La première exposition s'ouvrit le 18 décembre 1911 à la gal. Thannhäuser de Munich. Le travail des principaux artistes se ressent nettement de leurs contacts mutuels, et les œuvres présentent de ce fait une homogénéité que les options individuelles ne tarderont pas à dissiper. L'Orage (musée de Sarrebruck) de Macke est en effet un tribut à Kandinsky et le Cheval bondissant (id.) de Campendonk doit beaucoup à Marc, dont les Grands Chevaux bleus (Minneapolis, Walker Art Center) sont en revanche une des œuvres les plus significatives de l'esprit qui présida aux débuts du Blaue Reiter. Kandinsky exposait une Composition n° 5, une Improvisation n° 22 et une Impression de Moscou, où les apparences, avec les nuances subtiles que ces désignations recouvraient, étaient dématérialisées par le mouvement et la couleur. Étaient invités avec Gabriele Münter, l'amie de Kandinsky, le compositeur autrichien Arnold Schönberg, dont l'activité picturale fut importante entre 1907 et 1910, Albert Bloch, alors influencé par Kandinsky, les Russes David et Vladimir Bourliouk, déjà initiés au Cubisme, et les artistes français à l'œuvre desquels Kandinsky et Marc portaient grand intérêt, Delaunay et le Douanier Rousseau.
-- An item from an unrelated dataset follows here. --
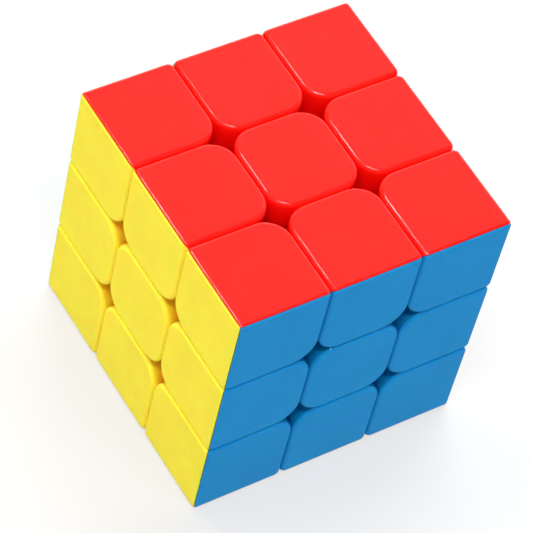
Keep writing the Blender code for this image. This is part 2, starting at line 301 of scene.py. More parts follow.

La deuxième exposition eut lieu chez Hans Goltz trois mois plus tard seulement (mars 1912). Réservée aux aquarelles et aux œuvres graphiques, elle prit ouvertement le caractère d'une confrontation internationale où les principaux courants novateurs étaient représentés : Die Brücke, le Cubisme (Braque, Picasso, Derain, La Fresnaye), la tendance russe voisine (Malévitch, Larionov, Gontcharova) et le Moderne Bund suisse avec Klee.

L'Almanach

Mais l'événement capital de 1912 est la publication de l'Almanach du Blaue Reiter (mai), dans le cadre de la grande exposition organisée par le Sonderbund à Cologne. Les artistes s'y exprimaient eux-mêmes sur les questions auxquelles était liée l'évolution de l'art moderne (rôle de la couleur, libération définitive du principe d'imitation, sur lequel reposait l'art depuis la Renaissance). Les références aux techniques archaïques et primitives y étaient fort nombreuses ; une abondante illustration, présentée suivant une conception très neuve, tenait compte des affinités spirituelles et confrontait les créations de l'Occident médiéval (y compris tapisseries, mosaïques et ivoires) à celles des expressions plastiques africaine, mexicaine, océanienne, chinoise, japonaise, des Indiens de l'Alaska et à celles de l'art folklorique (bois gravés russes, peinture sur verre de Bohême et de Bavière). Pour la première fois, les dessins d'enfants étaient considérés du point de vue de l'art : " Les enfants, écrit Macke, qui s'expriment directement à partir de leurs émotions intimes, ne sont-ils pas plus créateurs que les suiveurs de l'idéal grec ? " Pour la période contemporaine, Van Gogh, Gauguin, Cézanne, le Douanier Rousseau étaient les pionniers dans la découverte d'un langage nouveau illustré par l'école française (Matisse, Picasso, Delaunay, Le Fauconnier) et, en Allemagne, par Kokoschka, Die Brücke et le Blaue Reiter lui-même. Quatre articles étaient d'autre part consacrés à la musique et accompagnés de trois lieder dus à Schönberg, à Webern et à Alban Berg. Peu avant l'Almanach, une synthèse théorique de l'esthétique qu'il prônait avait paru à Munich : l'ouvrage essentiel de Kandinsky, Du spirituel dans l'art, dans lequel l'important chapitre " Langage de la forme et de la couleur " met l'accent sur la valeur émotionnelle, intuitive de l'œuvre et sur le rôle psychique de la couleur ; les allusions figuratives disparaissaient d'ailleurs à peu près complètement chez Kandinsky au cours de cette même année (Avec l'arc noir, Paris, M. N. A. M.).

   La dernière exposition d'envergure du Blaue Reiter eut lieu en 1913 à Berlin, dans les locaux de Der Sturm, à l'occasion du Premier Salon d'automne allemand. Une deuxième édition de l'Almanach parut en 1914, mais le projet d'en publier un nouveau n'aboutit pas, moins par suite de la guerre sans doute qu'en raison de l'évolution des artistes : dès 1912, Kandinsky, Marc et Macke suivent des voies personnelles.